En effet, le propre de la fameuse Représentation nationale est de décider d’autorité de tout ce qui affecte le Citoyen, de tout ce qui participe visiblement de son épanouissement. Celle-ci décide de tout ce que les individus mangent à table ou dans un restaurant, boivent dans un bar ou bistrot, portent sur leurs corps, lisent à l’école et au cours de leurs hobbies, regardent à la télévision ou voient au cinéma. Comble, elle décide même de la manière dont le commun des mortels doit se marier, faire l’amour et élever des enfants… Bref, elle décide des valeurs autant morales et spirituelles que matérielles et intellectuelles auxquelles doivent croire les citoyens et des principes qui doivent normalement les guider dans la vie quotidienne.
Sur le plan international, la démocratie est un vœu pieu et la liberté une véritable chimère. Bien évidemment, censée promouvoir éminemment la liberté qui occasionne le bonheur de l’individu voire même l’épanouissement des communautés, elle se veut plutôt un discours foncièrement creux. À ce niveau, cette thématique quoi que associée au discours civilisateur est pourtant l’arbre qui cache à vrai dire la forêt de mauvaises intentions de la part de leurs initiateurs ou promoteurs. En effet, celle-ci est plutôt usée en vue de placer strictement sous tutelle économique et politique des territoires entiers.
Sous prétexte de promouvoir le pluralisme politique et idéologique, entre autres dans des pays du Tiers-Monde, la démocratie libérale ne favorise rien de moins que l’avènement des régimes politiques par essence faibles et corrompus, éloignés de préoccupations populaires. Ces pouvoirs souventes fois illégitimes sur le terrain national transforment généralement les territoires qu’ils dirigent en comptoirs marchands ou en concessions d’exploitation minière ou naturelle pour les Transnationales. Bien entendu sans aucune garantie de développement économique ou de progrès social. L’exemple-type de cette vision suicidaire qui relève, à n’en point douter, substantiellement, de la supercherie est sans aucun doute l’Afrique, l’Amérique latine ou l’Asie.
Comme quoi l’homme est un loup pour l’homme. Tout ce qui l’intéresse, c’est la domination de l’autre, son prochain, qu’il réduit au rang inférieur d’animal afin de se donner largement une bonne conscience de grandeur et de puissance. Tout ceci à quel prix ?
Ce qui est clair, la citoyenneté démocratique qui fait que l’individu soit un véritable sujet des droits humains fondamentaux et des libertés publiques se réduit davantage. Dans l'univers politique, ce phénomène se déroule au même moment que l’espace démocratique disparaît peu à peu comme une peau de chagrin. Cette citoyenneté démocratique est de plus en plus remplacée par la citoyenneté économique. D'ailleurs, celle-ci réduit systématiquement et automatiquement l’individu à qui l’on fait peser de lourdes charges fiscales et parafiscales au niveau de simple consommateur afin de faire fonctionner l’économie, de doper à tout prix la consommation.

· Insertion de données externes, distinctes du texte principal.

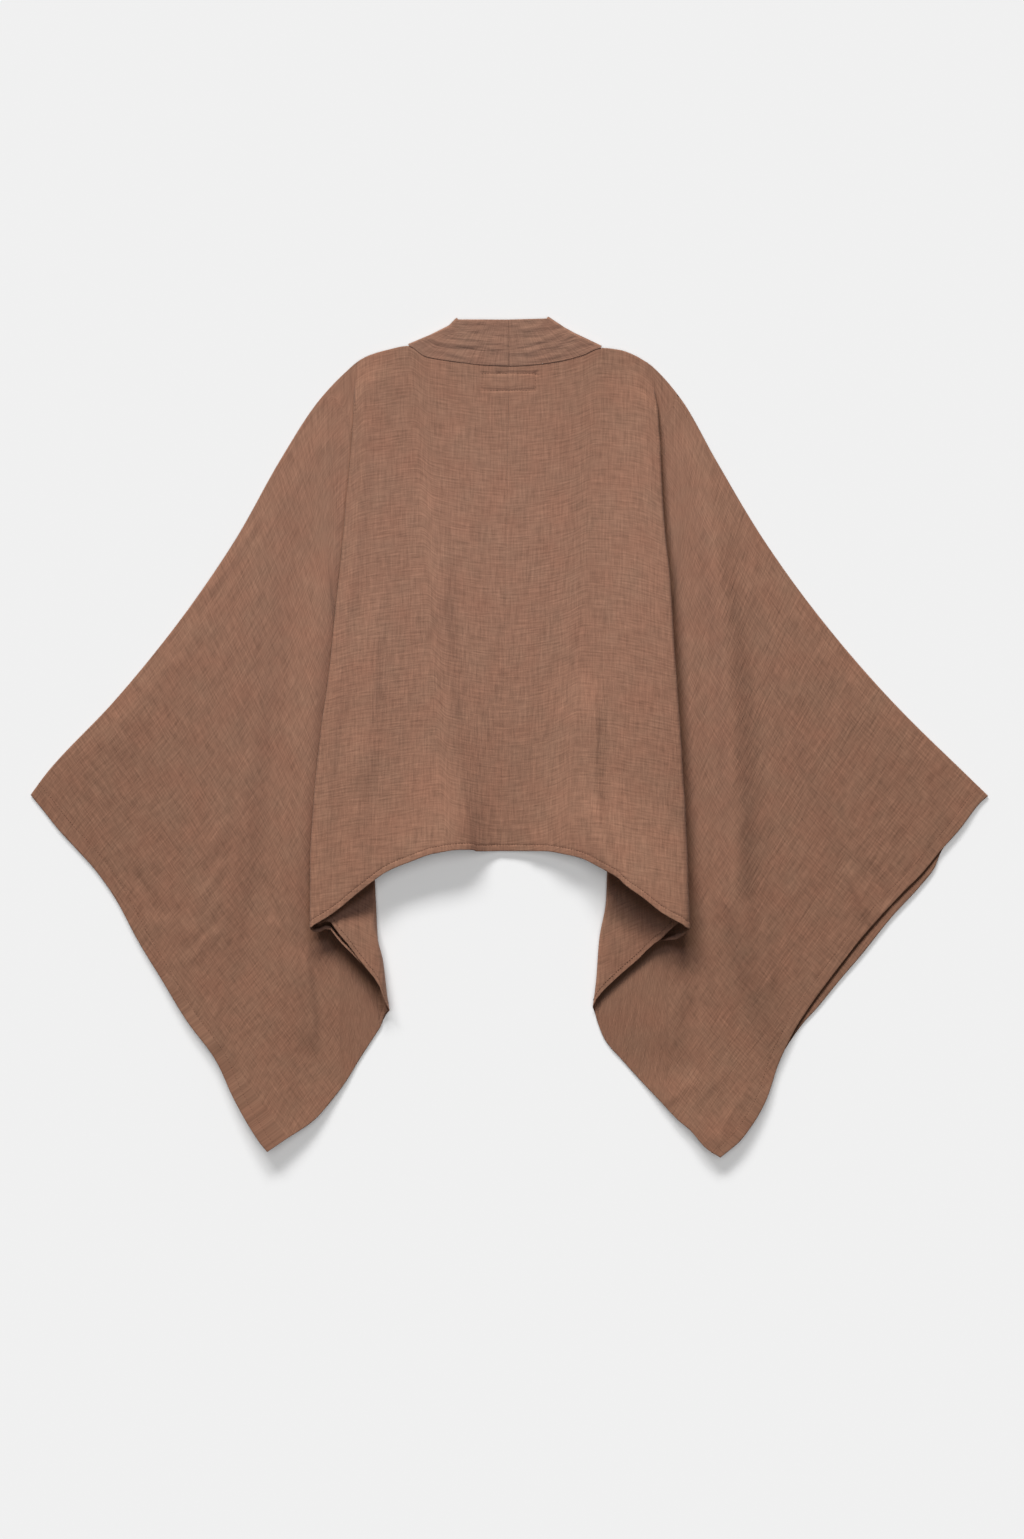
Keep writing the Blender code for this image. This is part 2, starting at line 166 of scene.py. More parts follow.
@dataclass
class Half:
    """The outline and folds of one half. Edges have rows of (out, up), and levels rows of (row, value)."""

    name: str
    hand: int
    top: tuple  # neck seam, shoulder and the sleeve's upper edge, centre back to cuff
    hem: tuple  # back hem, centre back to outer fold
    under_edge: tuple  # lower edge of the folded-under stretch, inner to outer fold
    lower: tuple  # the sleeve's lower edge, inner fold to cuff
    centre_back: tuple  # centre-back seam, hem to neck
    outer_fold: tuple  # silhouette of the body's side, hem to shoulder
    inner_fold: tuple  # silhouette of the inner fold, lower edge to shoulder
    knee: tuple  # row, out: where the front starts to drop towards the middle
    cuff: tuple  # the back's cuff, lower to upper corner
    front_cuff: tuple  # the front's cuff
    neck_point: tuple  # where neck seam, shoulder and front edge meet
    front_edge_end: tuple  # front edge at the front hem
    slant: tuple  # the collar's slanted fold, from above the neck point to its upper corner
    band_end: tuple  # inner edge of the band at the front hem
    collar_top: tuple  # the collar's upper edge at the centre back
    cuff_opening: tuple  # how far the back's cuff stands off the front's
    tip_lift: tuple  # how far both cuffs stand off the table
    edge_lift: tuple  # extra height of the body's folded side
    edge_reach: float  # how far in from the fold that height fades
    drape: tuple  # level of the back over the front edge
    back_knee: tuple  # row, out: where the back has reached its folded side's height
    mouth: tuple  # the pleat's row at the hem, as in PLEAT
    late: float  # how late the back rises towards its folded side
    sag: float  # how far the folded-under stretch sags below the hem
    lip: tuple  # out, how much shorter the front is than the back where it is folded under


RIGHT = Half(
    name="right",
    hand=1,
    top=((-9.5, 370.2), (1.5, 370.6), (26, 372.2), (50.5, 375.6), (72, 381.2), (92.5, 388.7),
         (110.5, 386.7), (124.5, 381.7), (133.5, 376.7), (142.5, 370.7), (172.5, 336.7), (206.5, 276.7),
         (254.5, 196.7), (312.5, 116.7), (381.5, 36.7), (462.5, -43.3), (479, -59.3)),
    hem=((-9.5, -114.3), (34.5, -114.3), (58.5, -118.3), (70.5, -121.3), (94.5, -132.3),
         (108, -140.8), (114.5, -147.3), (132.5, -160.3), (151.5, -175.3), (165.5, -183.3),
         (179.5, -190.3)),
    under_edge=((83, -271.3), (85.2, -265), (106.5, -241.9), (129.5, -221.8), (140, -211.1),
                (150, -204.3), (166.5, -202.3), (179.5, -192.3)),
    lower=((83, -271.3), (95.5, -303.3), (112.5, -323.3), (130.5, -343.3), (149.5, -363.3),
           (168.5, -383.3), (180.5, -393.3), (196.5, -411.3), (210.5, -420.3)),
    centre_back=((-9.5, -114.3), (-5.5, 76.7), (-2.5, 236.7), (-0.3, 370.7)),
    outer_fold=((179.5, -190.3), (176.5, -94.3), (173, -32.3), (166.5, 61.7), (160.5, 155.7),
                (154.5, 217.7), (148, 331.7), (142.5, 370.7)),
    inner_fold=((83, -271.3), (86.5, -243.3), (89.5, -203.3), (96.5, -163.3), (97.5, -135.3),
                (112.9, 10), (132.5, 190), (142.2, 278), (144, 293.5), (147.6, 309), (155, 330),
                (165, 346)),
    knee=((0, 122), (0.1, 139), (1, 88)),
    cuff=((210.5, -420.3), (232.5, -401.3), (256.5, -363.3), (268.5, -328.3), (283, -297.3),
          (298.5, -272.3), (334, -224.3), (358, -194.3), (391, -158.3), (412, -137.3),
          (431, -114.3), (449.5, -93.8), (470.9, -66.3), (479, -59.3)),
    front_cuff=((210, -420.3), (231.5, -401.3), (255, -363.3), (267.5, -328.3), (279.5, -307.3),
                (294.5, -286.3), (306.5, -273.3), (331, -243.3), (352, -218.8), (382, -181.3),
                (411.5, -149.3), (425, -132), (432.5, -114.3), (449.5, -94.3), (470, -67), (478.5, -59.3)),
    neck_point=(92.5, 388.7),
    front_edge_end=(60.5, -109),
    slant=((80.5, 395), (65.5, 402.7), (55.5, 408.6), (38.5, 420.7)),
    band_end=(5.5, -103),
    collar_top=(-0.5, 417.2),
    cuff_opening=((0, 0), (0.15, 0.3), (0.4, 1.0), (0.75, 1.0), (1, 0.4)),
    tip_lift=((0, 0), (0.1, 2), (0.3, 2.5), (0.7, 1.5), (0.85, 5), (1, 10)),
    edge_lift=((0, 0), (0.03, -1.6), (0.065, -3.2), (0.085, -0.7), (0.1, 0.2), (0.3, 5.5), (0.45, 9),
               (0.65, 9.5), (0.85, 6), (1, 0)),
    edge_reach=33.0,
    drape=((0, 4.5), (0.5, 5.4), (0.8, 7.0), (1, 17)),
    back_knee=((0, 122), (0.1, 139), (0.7, 120), (1, 120)),
    mouth=(1.0, 33.5, 6.5, 2.9, 10.0),
    late=1.5,
    sag=2.4,
    lip=((150, 0), (158, 7), (167, 14), (175, 16)),
)

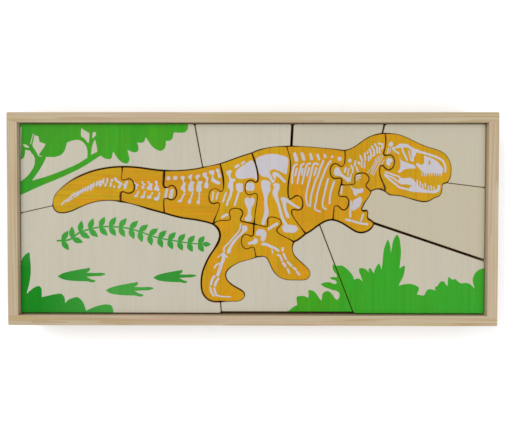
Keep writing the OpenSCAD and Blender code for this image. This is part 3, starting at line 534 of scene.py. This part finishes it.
def skull():
    """The skull's arches and openings, its toothed upper jaw and the slotted lower jaw."""
    upper = bones(
        [(97.1, 52.4), (98, 54.6), (99.6, 54.8), (100.1, 52.6), (98.6, 51)], [0.8, (97, 50.4), (96.3, 46.6)],
        [0.7, (98.3, 50), (98, 47.2)],
        [(99.6, 50.6), (103, 52), (104.3, 53.2), (107, 53.5), (110.5, 53), (113, 51.3), (115, 50.2),
         (118.4, 48.7), (116.7, 47.4), (116.3, 45.3), (115, 43.8), (114.8, 41), (113.8, 40.8), (113.5, 43.6),
         (113.2, 46.5), (112.7, 49), (110.5, 50.6), (107, 50.7), (104.5, 50.5), (101.4, 50)],
        [1.2, (100, 50), (101.6, 48.4), (104.2, 46.6)],
        [1.3, (106.6, 50.4), (107.6, 47.4), (109, 44.5), (110.1, 42)],
        [1.1, (111.6, 48.2), (112, 45.5), (113, 41.6)],
        [(104.9, 44), (106.3, 41.6), (108, 40.8), (110, 40.3), (112, 39.3), (114, 38.8), (116, 37.4),
         (116.3, 36.3), (113, 35.9), (110, 35.6), (107.5, 34.7), (105.3, 33.1), (103.6, 33.2), (104.6, 34.8),
         (105.4, 36.6), (105.6, 39), (105.3, 41.6)],
        [1.7, 1.3, (117, 48.1), (122, 46.9), (126, 45.7), (130, 44.3), (133, 42.9), (135.5, 41.2),
         (136.9, 38.5), (137.4, 35.5), (137.3, 33.6)],
        [(122.2, 44.7), (125, 44.1), (128, 42.9), (130.4, 41.6), (132.3, 40.1), (133.6, 38.4), (134.9, 36.9),
         (135.6, 35.9), (135.5, 33.6), (135, 32.4), (131, 32.6), (127, 32.6), (123, 32.6), (121, 34),
         (119.8, 34.8), (118.6, 36.2), (117.4, 37.4), (116.6, 38.6), (117.2, 40), (118.6, 39.2),
         (120.4, 38.5), (122.2, 39.8), (122.4, 42)],
    )
    upper_teeth = [stroke(0.85, (x, 33.4), (x - 0.1, 30.7), end=0.5)
                   for x in (121, 122.7, 124.3, 126, 127.7, 129.4, 131.1, 132.8, 134.5)]
    lower = bones(
        [1.1, (95, 33.4), (97.2, 32.8), (99.6, 31.8), (102, 31), (104.4, 30.2), (105.4, 29)],
        [1.2, (94.7, 31.9), (97.2, 30.7), (100.5, 29.3), (103, 27.6), (105, 26)],
        [1.4, (94.8, 31), (98, 28.2), (100.2, 26.4), (102.6, 24.6), (104.6, 22.8), (107, 22), (110, 21.4),
         (112.4, 20.7)],
        [(104.9, 29.3), (108, 29), (111.5, 29.4), (113.6, 29), (115.1, 27.8), (115.8, 26), (115.3, 24.4),
         (113.5, 24.1), (111, 24.6), (108.5, 24.8), (106, 24.8), (104.9, 26)],
        [(112, 22.3), (114, 24), (116.2, 26.5), (117.6, 24.9), (119, 23.5), (120.5, 22.2), (122.5, 21.4),
         (125, 20.8), (127.5, 20.4), (130, 20.6), (131.8, 22), (132.1, 24.3), (133.3, 24), (133.5, 21),
         (132.3, 19.3), (130, 18.5), (126, 18.6), (121, 18.9), (117, 19.2), (113.5, 19.5), (111.6, 20.3)],
    )
    lower_teeth = [stroke(0.9, (x, y), (x + 0.2, y - 2.4)) for x, y in
                   [(117.4, 27.6), (119.6, 26.4), (121.4, 24.6), (123.2, 25.2), (125.4, 23.4), (127.3, 23.6),
                    (129.2, 23)]]
    opening = blob((125.2, 40), (126, 41.8), (126.9, 40), (126, 38.2))
    return ink(*upper, *upper_teeth) + clear(opening) + ink(*lower, *lower_teeth)


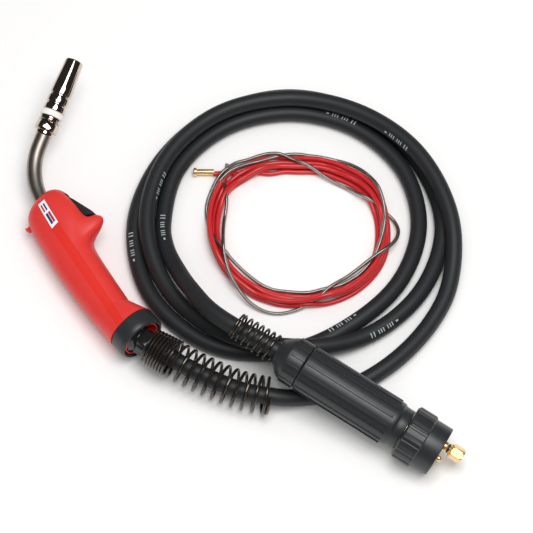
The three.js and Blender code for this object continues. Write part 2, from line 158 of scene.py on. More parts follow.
# ---------- Making pieces ----------
def finish_piece(name, bm, material, body, stands_for=(), sharp=32, inside_out=True):
    """Makes the piece's object, smooth between faces that meet at less than the sharp angle."""
    if inside_out:
        bmesh.ops.recalc_face_normals(bm, faces=bm.faces)
    mesh = bpy.data.meshes.new(name)
    bm.to_mesh(mesh)
    bm.free()
    mesh.shade_smooth()
    mesh.set_sharp_from_angle(angle=math.radians(sharp))
    for finish in material if isinstance(material, list) else [material]:
        mesh.materials.append(finish)
    piece = bpy.data.objects.new(name, mesh)
    bpy.context.scene.collection.objects.link(piece)
    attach(piece, body)
    if stands_for:
        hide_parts(*stands_for)
    return piece


def turn(profile, segments=72, rounding=0.4, closed=True):
    """A turned piece about Z. The profile is in millimetres, with its corners rounded."""
    bm = bmesh.new()
    verts = [bm.verts.new((r * MM, 0, z * MM)) for r, z in profile]
    pairs = list(zip(verts, verts[1:])) + ([(verts[-1], verts[0])] if closed else [])
    for pair in pairs:
        bm.edges.new(pair)
    corners = [v for v in verts if v.co.x > 1e-6]
    if rounding:
        bmesh.ops.bevel(
            bm, geom=corners, offset=rounding * MM, offset_type="OFFSET", segments=2, profile=0.5,
            affect="VERTICES", clamp_overlap=True, material=-1,
        )
    bmesh.ops.spin(
        bm, geom=bm.verts[:] + bm.edges[:], cent=(0, 0, 0), axis=(0, 0, 1), angle=2 * math.pi,
        steps=segments, use_merge=True,
    )
    bmesh.ops.remove_doubles(bm, verts=bm.verts, dist=1e-6)
    return bm


def extrude_outline(outline, low, high, bevel=0.0, segments=2):
    """A flat outline in millimetres made solid between two heights, with its edges rounded."""
    bm = bmesh.new()
    face = bm.faces.new([bm.verts.new((x * MM, y * MM, low * MM)) for x, y in outline])
    grown = bmesh.ops.extrude_face_region(bm, geom=[face])
    tops = [v for v in grown["geom"] if isinstance(v, bmesh.types.BMVert)]
    bmesh.ops.translate(bm, verts=tops, vec=(0, 0, (high - low) * MM))
    bmesh.ops.recalc_face_normals(bm, faces=bm.faces)
    if bevel:
        bmesh.ops.bevel(
            bm, geom=bm.edges[:], offset=bevel * MM, offset_type="OFFSET", segments=segments, profile=0.5,
            affect="EDGES", clamp_overlap=True, material=-1,
        )
    return bm


def tube(line, radius, sides, ripple=None):
    """A round tube along a line. Its UV map holds the distance along and the share of the way round."""
    bm = bmesh.new()
    uv = bm.loops.layers.uv.new("UVMap")
    steps = len(line) - 1
    bmesh.ops.create_grid(bm, x_segments=steps, y_segments=sides, size=0.5)
    along = distances(line)
    tracks = frames_along(line)
    for face in bm.faces:
        for loop in face.loops:
            co = loop.vert.co
            loop[uv].uv = (along[round((co.x + 0.5) * steps)], co.y + 0.5)
    for vert in bm.verts:
        i, share = round((vert.co.x + 0.5) * steps), vert.co.y + 0.5
        point, side, up, _ = tracks[i]
        angle = share * 2 * math.pi
        r = radius + (ripple(along[i], angle) if ripple else 0)
        vert.co = point + (side * math.cos(angle) + up * math.sin(angle)) * r
    bmesh.ops.remove_doubles(bm, verts=bm.verts, dist=1e-6)
    rims = [e for e in bm.edges if e.is_boundary]
    bmesh.ops.holes_fill(bm, edges=rims, sides=0)
    return bm


def join(*parts):
    """One bmesh holding them all."""
    whole = parts[0]
    for other in parts[1:]:
        scratch = bpy.data.meshes.new("scratch")
        other.to_mesh(scratch)
        other.free()
        whole.from_mesh(scratch)
        bpy.data.meshes.remove(scratch)
    return whole


def placed(bm, place):
    bmesh.ops.transform(bm, matrix=place, verts=bm.verts)
    return bm


def cut(name, piece, cutter, operation="DIFFERENCE"):
    """Cuts a bmesh out of a finished piece, or joins it on, and applies the result to the piece's mesh."""
    mesh = bpy.data.meshes.new(name)
    bmesh.ops.recalc_face_normals(cutter, faces=cutter.faces)
    cutter.to_mesh(mesh)
    cutter.free()
    tool = bpy.data.objects.new(name, mesh)
    bpy.context.scene.collection.objects.link(tool)
    modifier = piece.modifiers.new(name, "BOOLEAN")
    modifier.operation = operation
    modifier.solver = "EXACT"
    modifier.object = tool
    bpy.context.view_layer.update()
    result = bpy.data.meshes.new_from_object(piece.evaluated_get(bpy.context.evaluated_depsgraph_get()))
    piece.modifiers.remove(modifier)
    old = piece.data
    piece.data = result
    bpy.data.meshes.remove(old)
    bpy.data.objects.remove(tool)
    bpy.data.meshes.remove(mesh)
    result.name = piece.name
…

Cela est d’autant plus vrai que les réels citoyens en démocratie sont, de nos jours, les banques et les entreprises. Ces corporations économiques et financières qui bénéficient des largesses fiscales, disposent, en effet, de tous les droits. Y compris celui de faire faillite et de se faire renflouer très rapidement par des États et gouvernements. Sans compter qu’elles ont le droit de se comporter en assisté social par le jeu des subventions décrétées pour elles par les régimes en place et tirées de revenus résultant d’augmentation des impositions fiscales infligées aux personnes privées.
Vive la démocratie !
Force est de constater que ce régime politique est, en effet, considéré par les experts en droit et en politologie comme le moins mauvais des systèmes politiques.